Las reformas transformadoras impulsadas por los partidos políticos desde el Pacto por México instrumentado por el presidente Peña Nieto, crean un nuevo marco para el desarrollo de nuestro país.
No son pocas las actividades de la vida nacional impactadas por la nueva legislación: educación, telecomunicaciones, fiscal, financiera, política y ahora energética.
Esta semana, al consolidarse la más debatida y trascendente reforma para la economía nacional, los discursos y análisis hablan de que se ha cubierto la agenda inicial del gobierno, aunque se anuncia una próxima reforma en materia agraria.
En realidad, además de todo lo anterior, que busca mejorar la normatividad sustantiva, falta voltear la cara también a lo adjetivo, falta una reforma estructural urgente y de primer orden, sin la cual, todo lo anterior puede perder impulso.
Una reforma que debe ir dirigida a atender la imperiosa necesidad de concretar los esfuerzos del Ejecutivo federal para que sus resultados, ampliamente esperados, debatidos, criticados, apoyados, por los más diversos sectores de México, realmente se traduzcan y afloren en una nueva dinámica de la economía.
Sin esa reforma, no podrá fortalecerse el mercado interno para generar más empleo, mejor remunerado.

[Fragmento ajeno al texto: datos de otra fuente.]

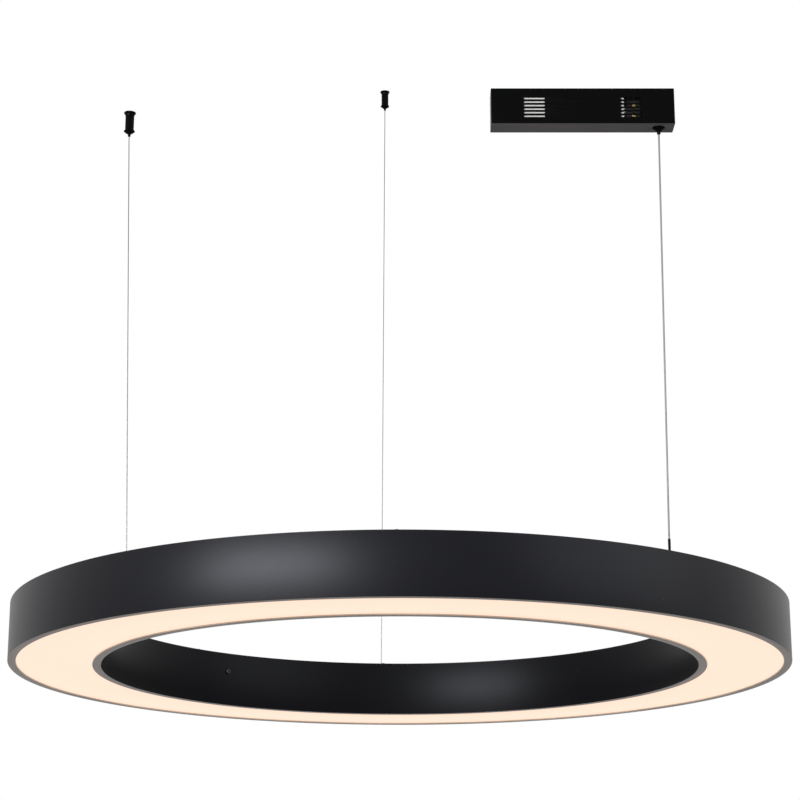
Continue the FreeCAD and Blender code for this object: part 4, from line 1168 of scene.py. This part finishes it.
    def build(self) -> None:
        """Makes the hoops, the plate, the sheet and the screws."""
        self.hoop("outer_hoop", self.radius, self.outer_lip, -1)
        self.hoop("inner_hoop", self.hole, self.inner_lip, 1)
        coat, opal = self.finishes["ring_coat"], self.finishes["opal"]
        plate = self.flat_ring("top_plate_look", self.plate_inset, self.top, self.sheet,
                               self.plate_softness, coat)
        dressed(plate, Body.RING, "ring_coat", [coat], ["top_plate"])
        sheet = self.flat_ring("diffuser_look", self.sheet + self.diffuser_gap,
                               self.bottom + self.sheet, self.diffuser_sheet,
                               self.diffuser_softness, opal)
        dressed(sheet, Body.RING, "opal", [opal], ["diffuser"])
        self.screws("top_plate_screws", self.plate_screw,
                    [Spot(self.at(angle, radius, self.top + self.sheet))
                     for angle in self.all_rib_angles()
                     for radius in (self.hole + self.screw_inset,
                                    self.radius - self.screw_inset)])
        turn, level = math.radians(self.seam_angle), self.bottom + self.seam_level
        self.screws("seam_screws", self.seam_screw,
                    [Spot(self.at(self.seam_angle, radius, level), (0.0, lean, turn))
                     for radius, lean in ((self.radius, FULL_TURN / 4),
                                          (self.hole, -FULL_TURN / 4))])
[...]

No podrán concretarse las inversiones, ni mejorar la calidad de vida general.
El gobierno de Enrique Peña Nieto debe centrar su atención, esfuerzo y pasión, en crear un círculo virtuoso que empiece por el ejercicio oportuno del gasto público, por la prestación eficaz de servicios y por la ejecución eficiente de la obra pública. Todo esto en un marco de transparencia.
La vocación genuina de cualquier gobierno debe ser cambiar la realidad, no sólo las leyes.
Aterrizar las reformas, requiere de una adecuación de la normatividad y las estructuras administrativas del gobierno federal, para eliminar el desorden y la maraña regulatoria creada en los doce años pasados, que es actualmente una camisa de fuerza que obstruye la tarea pública.
Hoy, los servidores públicos padecen una regulación que no les permite hacer un mejor gobierno. Hoy, algunos tienen miedo de firmar cualquier contrato o instrucción, porque les aterra una consecuencia futura.
En un gobierno moderno debe haber eficacia administrativa, y al mismo tiempo respirarse una transparencia ejemplar. La normatividad heredada, ni castiga casos de corrupción, ni permite eficacia gubernamental. El peor de dos mundos.
Casos de subejercicio presupuestal, falta de decisión de servidores públicos y miedos para operar con criterio ejecutivo, son resultado de una norma que ahoga, en vez de facilitar la acción pública.
Ejemplos lo constituyen cuando menos siete leyes: la Ley del Servicio Profesional de Carrera en la Administración Pública Federal, que se promulgó, más con sentido partidista que administrativo; la Ley Federal de Responsabilidades Administrativas de los Servidores Públicos; la de Obras Públicas y Servicios Relacionados con las Mismas; la de Adquisiciones, Arrendamientos y Servicios del Sector Público; la Ley Federal Anticorrupción en Contrataciones Públicas; la de Asociaciones Público Privadas, y, sin duda, la Ley Orgánica de la Administración Pública Federal.
Hay que emprender una gran reforma de la administración pública federal, para que las convicciones del ejecutivo y del legislativo no sean ley muerta, sino derecho positivo.
No hacerlo, es condenar al país a contar con buenas intenciones promulgadas como ley, pero no mejores prácticas transformando vidas.
Las recientes reformas aprobadas, requieren con urgencia de la actualización administrativa para aplicarlas.
México, desde hace varios años ha estado en un estancamiento que lo ha llevado a un continuo retroceso y deterioro en el nivel de vida de su población. Hoy, un nuevo marco normativo debe considerar, que tan importante es lo sustantivo, como lo administrativo.
Ya tenemos reformas estructurales, ahora, hagamos que operen.